Instruction – Locate every line below that contains the word "slot" and copy it.
___ Supplied information
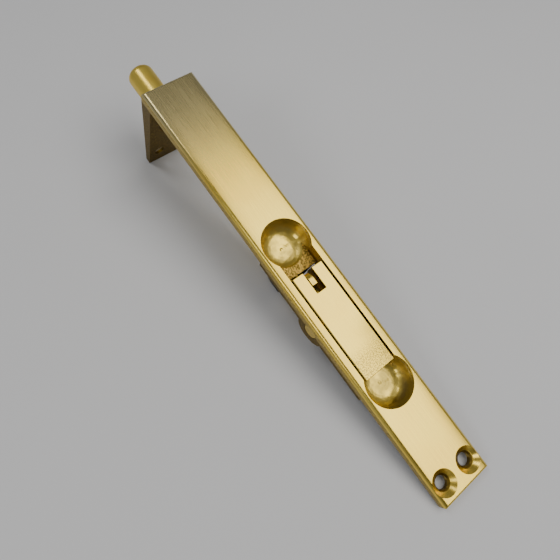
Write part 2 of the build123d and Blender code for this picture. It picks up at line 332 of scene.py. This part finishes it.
def cast_brass():
    """The casting: belt-polished face, turned scoops, grainy recess floor, rough back darkened with
    painted shade.
    """
    s = Shader("cast_brass")
    grain = casting_grain(s)
    zones = casting_zones(s)
    s.surface(casting_colour(s, grain, zones), 1.0, casting_roughness(s, grain, zones))
    s.bump(casting_height(s, grain, zones))
    return s.material


def lever_brass():
    """The lever: the same polishing, with fine punched specks near its finger end, and painted
    shade on its sides.
    """
    s = Shader("lever_brass")
    x, y, z = s.spots
    streaks = s.brushing(*belt_streaks)
    clouds = s.noise(45, 2.0)
    specks = s.noise(2600, 1.0)
    near_tip = s.ramp(x, lever_end - punch_start, lever_end - punch_full)
    upper = s.ramp(z, lever_top_low, lever_top_high)
    punched = s.times(near_tip, upper, s.ramp(specks, 0.46, 0.6))
    face = s.colour(s.ramp(clouds, 0.35, 0.7), BRIGHT_BRASS, WARM_BRASS)
    face = s.colour(s.times(punched, 0.7), face, OLIVE_BRASS)
    # painted shade: the lever's sides, below its top, are dark brass
    face = s.colour(upper, DARK_BRASS, face)
    finish = s.ramp(streaks, 0.3, 0.7, 0.22, 0.31)
    s.surface(face, 1.0, s.blend(punched, finish, 0.45))

    # hand polishing has turned the finger end's right side (+Y) down a little
    from_left = s.add(y, lever_half_width)
    toward_tip = s.ramp(x, pivot_x, pivot_x + lever_fall_length)
    height = s.add(
        s.times(from_left, from_left, toward_tip, -lever_fall),
        s.times(s.noise(28, 1.0), lever_swell),
        s.times(streaks, streak_height),
        s.times(punched, -punch_depth),
    )
    s.bump(height)
    return s.material


def worked_brass(name, tint, shade, brushing, roughness, height):
    """Worked brass with streaks along X and slight tarnish."""
    s = Shader(name)
    streaks = s.brushing(*brushing)
    tarnish = s.ramp(s.noise(160, 3.0), 0.42, 0.75)
    s.surface(s.colour(tarnish, tint, shade), 1.0, s.ramp(streaks, 0.3, 0.7, *roughness))
    s.bump(s.times(streaks, height))
    return s.material


def dark_steel():
    """Blackened spring steel with rubbed, oily patches."""
    s = Shader("dark_steel")
    rubbed = s.noise(420, 4.0)
    colour = s.colour(s.ramp(rubbed, 0.5, 0.75), BLACK_STEEL, RUBBED_STEEL)
    s.surface(colour, 0.85, s.ramp(rubbed, 0.3, 0.7, 0.35, 0.6))
    s.bump(s.times(s.noise(2500, 2.0), steel_grain_height))
    return s.material


def floor_grey():
    """Plain pale grey, faintly uneven."""
    s = Shader("floor_grey")
    s.surface(s.colour(s.noise(9, 2.0), PALE_GREY, SHADED_GREY), 0.0, 0.85)
    s.bsdf.inputs["Specular IOR Level"].default_value = 0.1
    return s.material


def paint(names, material):
    """Give every material slot of some CAD nodes the same better material."""
    for name in names:
        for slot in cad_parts[name].material_slots:
            slot.material = material


rod_brass = worked_brass(
    "rod_brass",
    BRIGHT_BRASS,
    WARM_BRASS,
    brushing=(60, 3000),
    roughness=(0.3, 0.44),
    height=rod_streak_height,
)
plain_brass = worked_brass(
    "plain_brass",
    WARM_BRASS,
    OLIVE_BRASS,
    brushing=(900, 2600),
    roughness=(0.25, 0.42),
    height=part_streak_height,
)
paint(["face_casting"], cast_brass())
paint(["lever"], lever_brass())
paint(["rod"], rod_brass)
paint(["tail_plates", "tail_rivets", "pivot_pin", "crank_pin"], plain_brass)
paint(["drive_arm", "arm_rivets"], plain_brass)
paint(["guide_strap", "strap_rivets"], dark_steel())


# ---- floor: the bolt rests on the end plate's lower edge and the plate's far end ----
floor_gap = 0.1 * MM
floor_reach = 0.45
floor_half_width = 0.6


def lay_floor():
    """A plane through the two edges that the object rests on, a hair below them."""
    near = Vector((end_plate_tip, 0.0, plate_low[2]))
    far = Vector((plate_high[0], 0.0, -plate_thickness))
    along = (far - near).normalized()
    up = Vector((-along.z, 0.0, along.x))
    middle = (near + far) / 2 - up * floor_gap
    reach = along * floor_reach
    width = Vector((0.0, floor_half_width, 0.0))
    corners = [
        middle - reach - width,
        middle + reach / 2 - width,
        middle + reach / 2 + width,
        middle - reach + width,
    ]
    mesh = bpy.data.meshes.new("floor")
    mesh.from_pydata([tuple(corner) for corner in corners], [], [(0, 1, 2, 3)])
    floor = bpy.data.objects.new("floor", mesh)
    bpy.context.collection.objects.link(floor)
    floor.data.materials.append(floor_grey())


# ---- camera: close above the mechanism, on the left, with the plate running down to the right ----
def place_camera():
    """A short lens aimed at the middle of the plate and rolled about its line of sight."""
    data = bpy.data.cameras.new("camera")
    data.sensor_width = 36.0
    data.lens = 30.1
    data.clip_start = 0.01
    camera = bpy.data.objects.new("camera", data)
    eye = Vector((89.5, -58.4, 136.4)) * MM
    aim = Vector((76.0, -9.3, 0.0)) * MM
    roll = math.radians(55.6)
    forward = (aim - eye).normalized()
    level = (Vector((0, 1, 0)) - forward * forward.y).normalized()
    up = level * math.cos(roll) - forward.cross(level) * math.sin(roll)
    turn = Matrix((forward.cross(up), up, -forward)).transposed().to_4x4()
    camera.matrix_world = Matrix.Translation(eye) @ turn
    bpy.context.collection.objects.link(camera)
    bpy.context.scene.camera = camera


# ---- light ----
light_target = Vector((0.09, 0.0, 0.0))
white = (1.0, 1.0, 1.0)
warm_white = (1.0, 0.98, 0.95)
wall_colour = (0.58, 0.61, 0.68, 1)
wall_strength = 0.48
ceiling_strength = 0.11


def soft_light(name, place, size, power, colour=white):
    """A rectangular area light at place, turned to the target."""
    data = bpy.data.lights.new(name, "AREA")
    data.shape = "RECTANGLE"
    data.size, data.size_y = size
    data.energy = power
    data.color = colour
    light = bpy.data.objects.new(name, data)
    turn = (light_target - Vector(place)).to_track_quat("-Z", "Y").to_matrix().to_4x4()
    light.matrix_world = Matrix.Translation(Vector(place)) @ turn
    bpy.context.collection.objects.link(light)


def light_walls():
    """Pale walls all round, giving way to a dim ceiling."""
    world = bpy.data.worlds.new("studio")
    world.use_nodes = True
    nodes = world.node_tree.nodes
    links = world.node_tree.links
    direction = nodes.new("ShaderNodeTexCoord")
    axes = nodes.new("ShaderNodeSeparateXYZ")
    strength = nodes.new("ShaderNodeMapRange")
    strength.interpolation_type = "SMOOTHSTEP"
    numbers = {
        "From Min": 0.15,
        "From Max": 0.7,
        "To Min": wall_strength,
        "To Max": ceiling_strength,
    }
    for socket, number in numbers.items():
        strength.inputs[socket].default_value = number
    links.new(direction.outputs["Generated"], axes.inputs[0])
    links.new(axes.outputs["Z"], strength.inputs["Value"])
    links.new(strength.outputs[0], nodes["Background"].inputs["Strength"])
    nodes["Background"].inputs["Color"].default_value = wall_colour
    bpy.context.scene.world = world


def light_studio():
    """A softbox where the face mirrors it, and fills from the left and from the bolt's end."""
    softbox_place = (0.165, 0.235, 0.65)
    soft_light("softbox", softbox_place, size=(0.80, 0.47), power=3.5, colour=warm_white)
    soft_light("left_fill", (0.05, -0.62, 0.5), size=(0.25, 0.25), power=0.9)
    soft_light("end_fill", (-0.38, -0.16, 0.50), size=(0.18, 0.25), power=0.75)
    light_walls()


lay_floor()
place_camera()
light_studio()
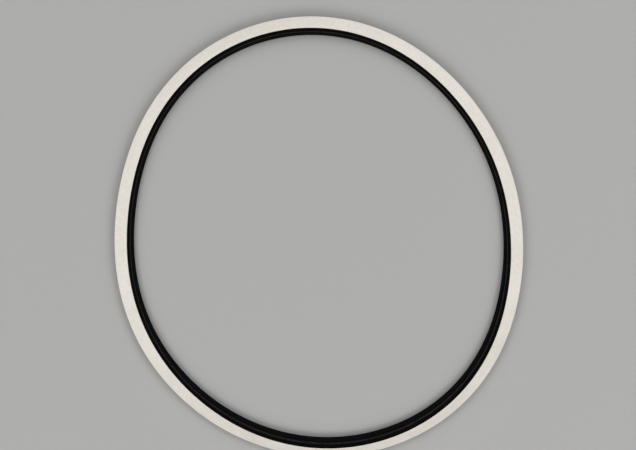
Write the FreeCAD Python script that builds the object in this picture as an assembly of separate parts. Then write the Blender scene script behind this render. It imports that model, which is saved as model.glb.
______
Solution to the exercise –
    """Give every material slot of some CAD nodes the same better material."""
        for slot in cad_parts[name].material_slots:
            slot.material = material